GSA 2020 Connects Online

Paper No. 138-16
Presentation Time: 4:50 PM

BAYESIAN SEISMIC REFRACTION INVERSION FOR CRITICAL ZONE SCIENCE AND NEAR-SURFACE APPLICATIONS


HUANG, Mong-Han1, HUDSON-RASMUSSEN, Berit1, BURDICK, Scott2, NELSON, Mariel3, LEKIC, Vedran1, FAURIA, Kristen4 and SCHMERR, Nicholas C.1, (1)Department of Geology, University of Maryland, College Park, MD 20742, (2)College of Liberal Arts and Sciences, Wayne State University, Detroit, MI 48201, (3)Department of Geological Sciences, University of Texas at Austin, Austin, TX 78712, (4)Department of Earth and Environmental Sciences, Vanderbilt University, Nashville, TN 37235

The critical zone (CZ) is the region of the Earth’s surface that extends from the bottom of the weathered bedrock to the tree canopy and is important because of its ability to store water and support ecosystems. A growing number of studies use active source shallow seismic refraction to explore and define the size and structure of the CZ across landscapes. However, conventional approaches to retrieve seismic velocity structure do not extensively explore the uncertainty and tradeoffs in the inverted velocity models, nor do they assess the effect of horizontal and vertical model smoothing assumptions.

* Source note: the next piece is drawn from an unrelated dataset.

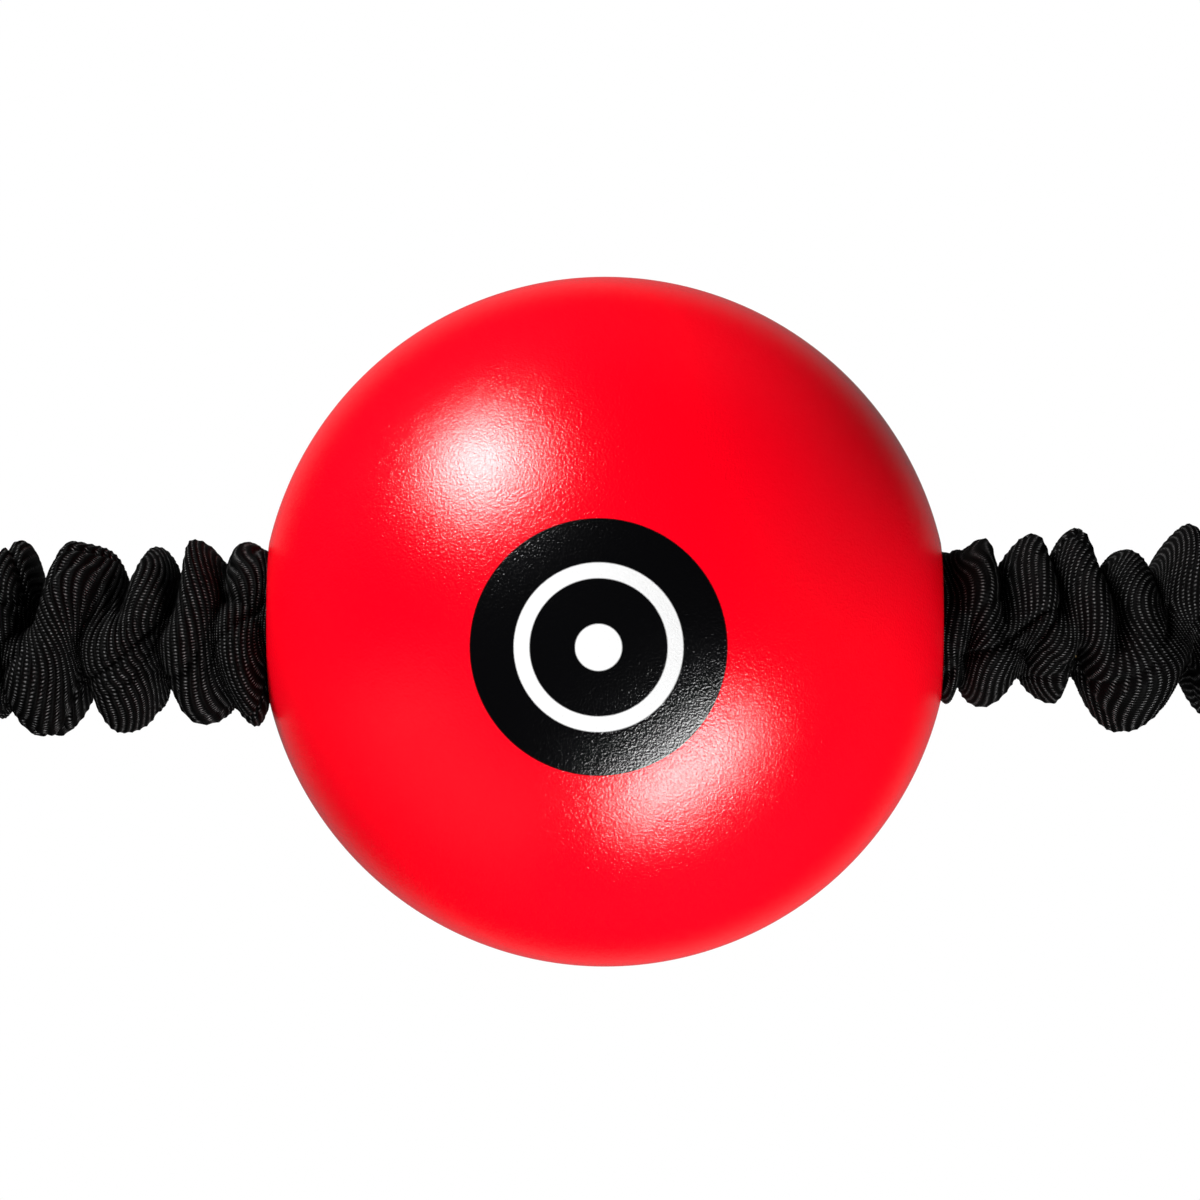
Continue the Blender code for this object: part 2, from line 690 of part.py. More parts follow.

These limitations hinder interpretation, particularly of deeper structures. To reliably resolve seismic velocity with depth, we develop a Transdimensional Hierarchical Bayesian (THB) framework with reversible-jump Markov Chain Monte Carlo (rjMCMC) to generate samples from the posterior distribution of velocity structures. This approach allows us to evaluate measurement noise as well as model resolution along distance and depth. With sufficient number of model iterations, this approach can also eliminate influence from the initial velocity model. We perform 2D synthetic tests with imposed measurement noise to fully explore the capability and limitation of imaging subsurface structure using seismic refraction. Despite inability to precisely recover input model layers, this method can capture the overall velocity pattern along hillslopes and estimate model uncertainty with depth. It also distinguishes subtle differences of velocity at shallow depths (< 10m). Based on a 24-geophone surveying system, we explore the velocity structure in a series of ridges and valleys of laterally homogeneous Cretaceous lithology in northern California. The posterior velocity model shows an increasing thickness of low velocity material from channels to ridgetops along a transect parallel to bedding strike, implying that the near-surface velocity structure is more strongly influenced by the weathering process than by variation in bedrock lithology. The THB rjMCMC method strengthens the ability to reliably image and interpret CZ structure. It also has additional applications for other near-surface studies, especially in the presence of significant surface topography.